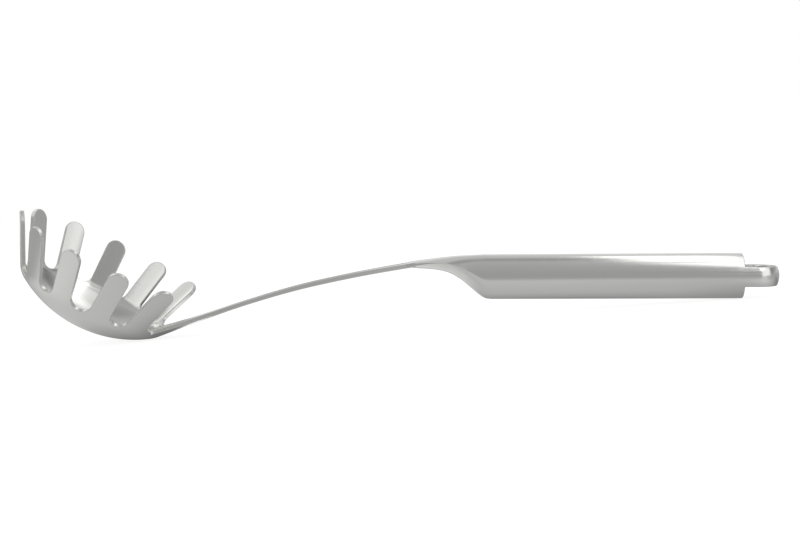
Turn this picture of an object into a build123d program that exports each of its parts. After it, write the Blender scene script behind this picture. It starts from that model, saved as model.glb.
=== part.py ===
from build123d import *
import os
from math import asin, atan2, cos, degrees, hypot, radians, sin, tan

# Pasta server in stainless steel, in millimetres.
# It is modelled along its handle: the handle's axis is X, the tongue ends at x = 0, and the head lies
# towards -X. At the end the whole is laid on the plane that it rests on.

# Overall
overall_length = 340.0  # from the front tines to the end of the tongue, along the handle
sheet = 2.0  # thickness of the pressed blank

# Bowl, an oval dish whose rim plane falls towards the handle
bowl_tilt = 27.3  # degrees between the rim plane and the handle
rim_half_length = 45.1  # outside of the oval through the centres of the tines' round tips
rim_half_width = 35.0
rim_depth = 32.8  # from that oval down to the lowest outer point
rim_height = 7.5  # centre of that oval above the handle's axis
rim_sag = 0.8  # how much lower the tines' tips are at the sides than at the front
floor_radius = 1.2816 * rim_half_length  # outside of the dished floor
corner_radius = 12.0  # outside of the bend from the floor to the tines
tine_lean = 25.0  # degrees that the tines lean outwards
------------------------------
- _Your objective_
From the opening line of the data above, please print each line as written up to and including the line that contains "sheet = 2.0", and nothing more.

- _Response for this exercise_
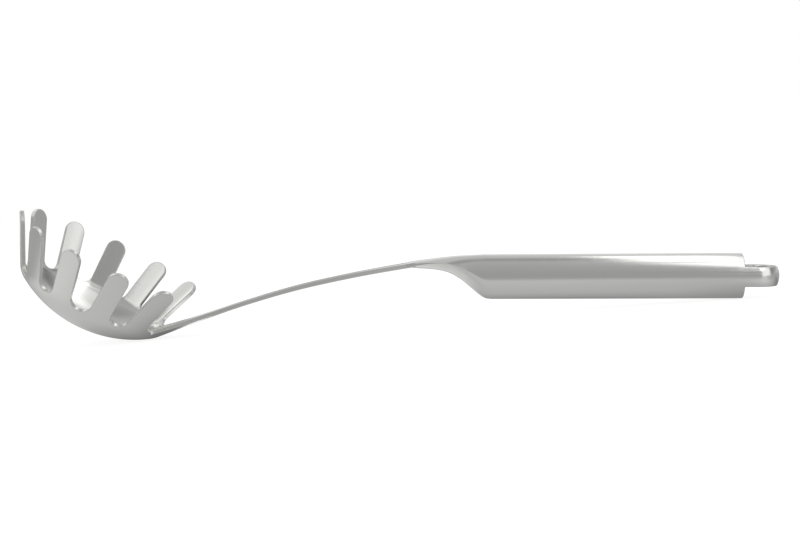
Turn this picture of an object into a build123d program that exports each of its parts. After it, write the Blender scene script behind this picture. It starts from that model, saved as model.glb.
=== part.py ===
from build123d import *
import os
from math import asin, atan2, cos, degrees, hypot, radians, sin, tan

# Pasta server in stainless steel, in millimetres.
# It is modelled along its handle: the handle's axis is X, the tongue ends at x = 0, and the head lies
# towards -X. At the end the whole is laid on the plane that it rests on.

# Overall
overall_length = 340.0  # from the front tines to the end of the tongue, along the handle
sheet = 2.0  # thickness of the pressed blank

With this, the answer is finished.